Goldman Sachs Group is learning that lesson. The company's plan to appoint Richard Ong, a Malaysian-born Chinese, to head its venture in China was derailed by concerns that he would not be able to pass the test, required of all "senior managers, directors and supervisors" since November. Instead, Goldman promoted Zha Xiangyang, a native Chinese, in May.    

A Goldman spokesman declined to comment on how the bank was responding to the test. Ong, who holds an MBA from the University of Chicago, also declined to comment.

"If the boss of a securities company in China doesn't know the language, how could we expect him to communicate effectively with the staff, the government and investors?" says Xu Weijuan, who heads the department that prepares bankers for the test at the Securities Association of China. "He wouldn't even understand the notices we post on policy changes."  

Goldman and UBS are the only global investment banks that have management control of ventures allowed to underwrite share sales in China, and so they are most affected by the exam requirement.

Companies including Citigroup and JPMorgan Chase are seeking to create similar ventures after the benchmark Chinese stock index rose fivefold in the past two years.  

Philip Partnow, a managing director at UBS's Beijing venture, is the only Western banker who has passed. He declined to comment for this story.  

Most overseas managers are learning Chinese voluntarily.

Image, who studied psychology at Oxford University and heads Standard Chartered's currency product team, says that his language skills helped him break the ice at a recent meeting where Chinese executives spoke to each other in their own language.  

When Image introduced himself in Mandarin, they were stunned.  

"Just knowing what's going on during meetings, being able to nod at the right time and interject makes a big difference," Image says. "They're more open and willing to deal with me."  

At Executive Mandarin, the number of investment bankers studying Chinese has risen 30 percent in the past year, Cheung says.  

Chinese is one of the toughest languages to learn, says Qing Zhang, a professor of linguistics at the University of Texas.

First, the meaning of each sound depends on tone. Four different tones applied to the syllable "yi" give four very different meanings: "one," "aunt," "chair," and "100 million."  

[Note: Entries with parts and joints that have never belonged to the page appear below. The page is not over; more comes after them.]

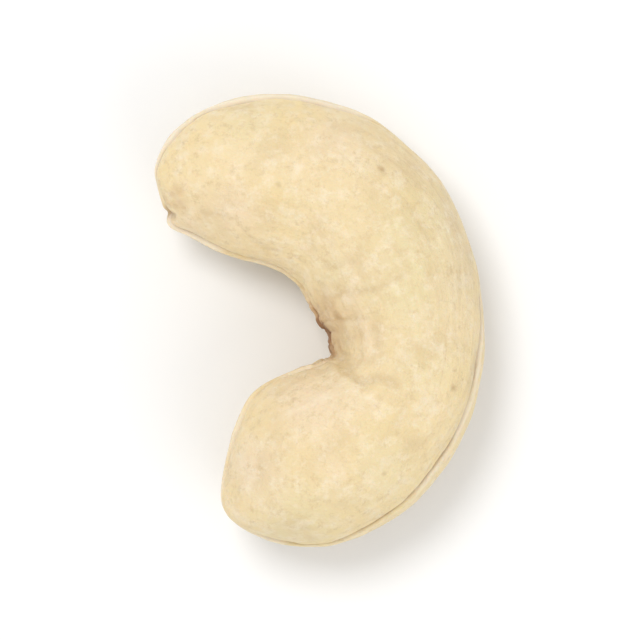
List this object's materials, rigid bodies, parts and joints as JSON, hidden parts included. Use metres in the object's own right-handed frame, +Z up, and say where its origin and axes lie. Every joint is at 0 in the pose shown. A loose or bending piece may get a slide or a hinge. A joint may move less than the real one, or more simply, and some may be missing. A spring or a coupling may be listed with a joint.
{
  "type": "cashew nut",
  "caption": "Whole shelled cashew kernel: a pale kidney-shaped nut lying on its broad side, with a seam round its edge and a pinched fold inside its bend.",
  "frame": {"origin": "on the surface that the kernel rests on, below the middle of its bounding box", "axes": "+Y along the kernel's longest extent, towards its slim lobe; +X towards its round back, so that the bend opens towards -X; +Z up from the surface, across its broad side"},
  "size_m": [0.0182, 0.025, 0.0109],
  "materials": {
    "kernel": "matte"
  },
  "bodies": {
    "root": {"cashew_kernel": "kernel"}
  },
  "joints": []
}
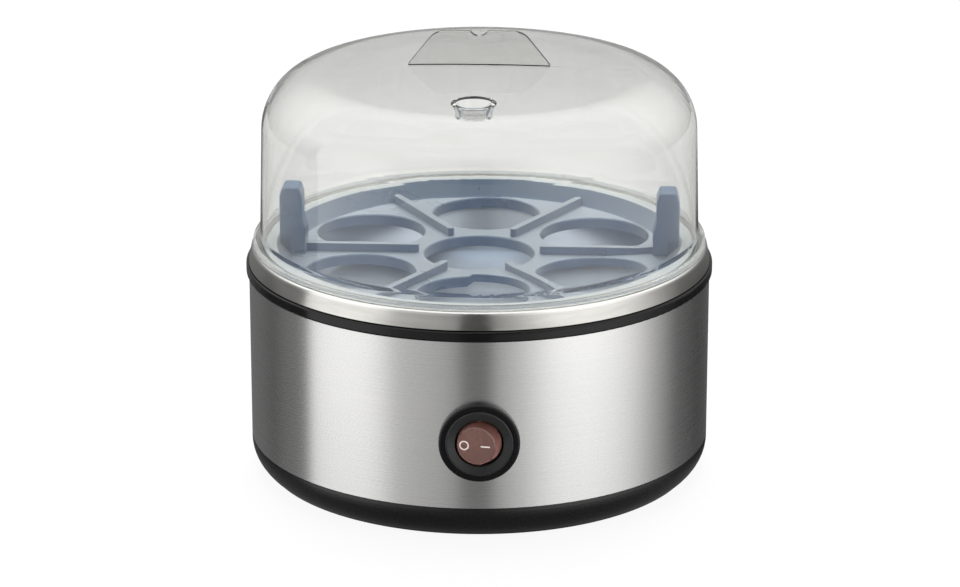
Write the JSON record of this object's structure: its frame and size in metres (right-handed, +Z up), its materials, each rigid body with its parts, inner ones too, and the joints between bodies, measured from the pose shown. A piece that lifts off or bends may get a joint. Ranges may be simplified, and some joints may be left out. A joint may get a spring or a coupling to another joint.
{
  "type": "electric egg cooker",
  "caption": "Round countertop egg steamer: heated water pan with a steel-banded base and rocker switch, a lift-out holed egg tray with lugs and a clear domed lid with a steam vent.",
  "frame": {"origin": "on the table under the centre of the whole part's box, on the body's axis", "axes": "+Z up along the body's axis, -Y towards the rocker switch, +Y towards the cord gland"},
  "size_m": [0.17, 0.1805, 0.1633],
  "materials": {
    "black_plastic": "satin, black phenolic",
    "black_gloss": "gloss, black nylon",
    "natural_plastic": "natural nylon",
    "shell_plastic": "black moulded shell",
    "brushed_band": "vertical-light brushed stainless",
    "polished_pan": "polished stainless",
    "clear_lid": "clear moulded plastic",
    "blue_tray": "translucent blue-grey polypropylene",
    "rocker_red": "translucent brown-red",
    "mark_white": "white pad print",
    "rubber": "matt rubber",
    "silicone": "grey silicone",
    "aluminium": "plain aluminium",
    "steel": "zinc-plated steel",
    "element_steel": "annealed sheath",
    "brass": "brass",
    "ceramic": "unglazed ceramic",
    "neon_glass": "clear glass",
    "lead_brown": "brown insulation",
    "lead_blue": "blue insulation",
    "lead_white": "glass-fibre braid sleeve",
    "lead_green": "green and yellow insulation"
  },
  "bodies": {
    "base": {"base_tub": "black_plastic", "rubber_feet": "rubber", "body_shell": "shell_plastic", "shell_rim": "shell_plastic", "steel_band": "brushed_band", "housing_screws": "steel", "collar_ring": "black_gloss", "collar_screws": "steel", "pan_seal": "silicone", "heating_pan": "polished_pan", "heat_spreader": "aluminium", "heating_element": "element_steel", "element_insulators": "ceramic", "element_pins": "steel", "pan_studs": "steel", "pan_strap": "steel", "earth_terminal": "brass", "pan_nuts": "steel", "thermostat_cap": "aluminium", "thermostat_body": "black_plastic", "thermostat_terminals": "brass", "thermostat_bracket": "steel", "thermal_fuse": "brass", "fuse_sleeve": "lead_white", "fuse_clip": "steel", "bracket_screws": "steel", "switch_surround": "black_plastic", "switch_housing": "black_gloss", "switch_terminals": "brass", "cord_gland": "black_plastic", "terminal_block": "natural_plastic", "terminal_screws": "brass", "live_lead": "lead_brown", "switched_lead": "lead_white", "fuse_lead": "lead_white", "element_lead": "lead_white", "neutral_lead": "lead_blue", "lamp_lead": "lead_blue", "earth_lead": "lead_green"},
    "tray": {"egg_tray": "blue_tray"},
    "cover": {"lid": "clear_lid"},
    "button": {"rocker": "rocker_red", "rocker_marks": "mark_white", "switch_lamp": "neon_glass", "rocker_plunger": "natural_plastic", "plunger_spring": "steel"},
    "contact": {"contact_blade": "brass"}
  },
  "joints": [
    {"name": "tray_lift", "type": "slide", "parent": "base", "child": "tray", "axis": [0, 0, 1], "range_m": [0, 0.12]},
    {"name": "lid_lift", "type": "slide", "parent": "tray", "child": "cover", "axis": [0, 0, 1], "range_m": [0, 0.15]},
    {"name": "rocker_turn", "type": "hinge", "parent": "base", "child": "button", "pos_m": [0, -0.0837, 0.0382], "axis": [0, 0, 1], "range_deg": [0, 24]},
    {"name": "contact_tilt", "type": "hinge", "parent": "base", "child": "contact", "pos_m": [0, -0.0737, 0.0382], "axis": [0, 0, 1], "range_deg": [-16, 0]}
  ],
  "couplings": [
    {"joint": "contact_tilt", "follows": "rocker_turn", "ratio": -0.6666}
  ]
}
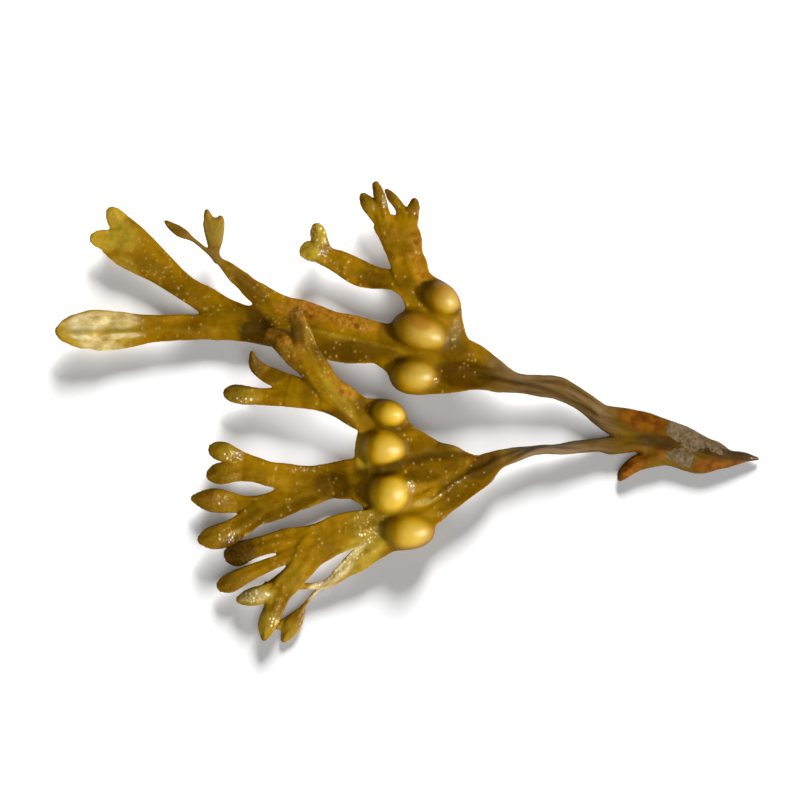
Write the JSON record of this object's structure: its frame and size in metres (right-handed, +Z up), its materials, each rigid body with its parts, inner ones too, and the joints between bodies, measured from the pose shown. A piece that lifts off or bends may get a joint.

Worse, students must memorize thousands of picture-like characters, instead of the 26 letters that make up English words.  

For instance, the character for "moon" resembles a crescent, that for "man" looks like a figure on two legs, and "follow" stacks one "man" on the back of another.  

The simplest Chinese word is the character for "one" which is a single horizontal line; the most complex requires 56 strokes.  

"The toughest part is retaining the vocabulary," Image says. "The characters don't look like anything in European languages."

Cheung of Executive Mandarin estimates a non-native would have to study Mandarin full time for five years to pass the securities exam.

Since the test began in 2005, fewer than 10 foreigners have passed, according to a list of successful candidates posted on the Securities Association's Web site.

China's approach is unusual. Neither Japan nor Hong Kong tests top managers at securities companies. In both places, specialists like analysts and fund salesmen must pass job-specific tests that can be taken in English.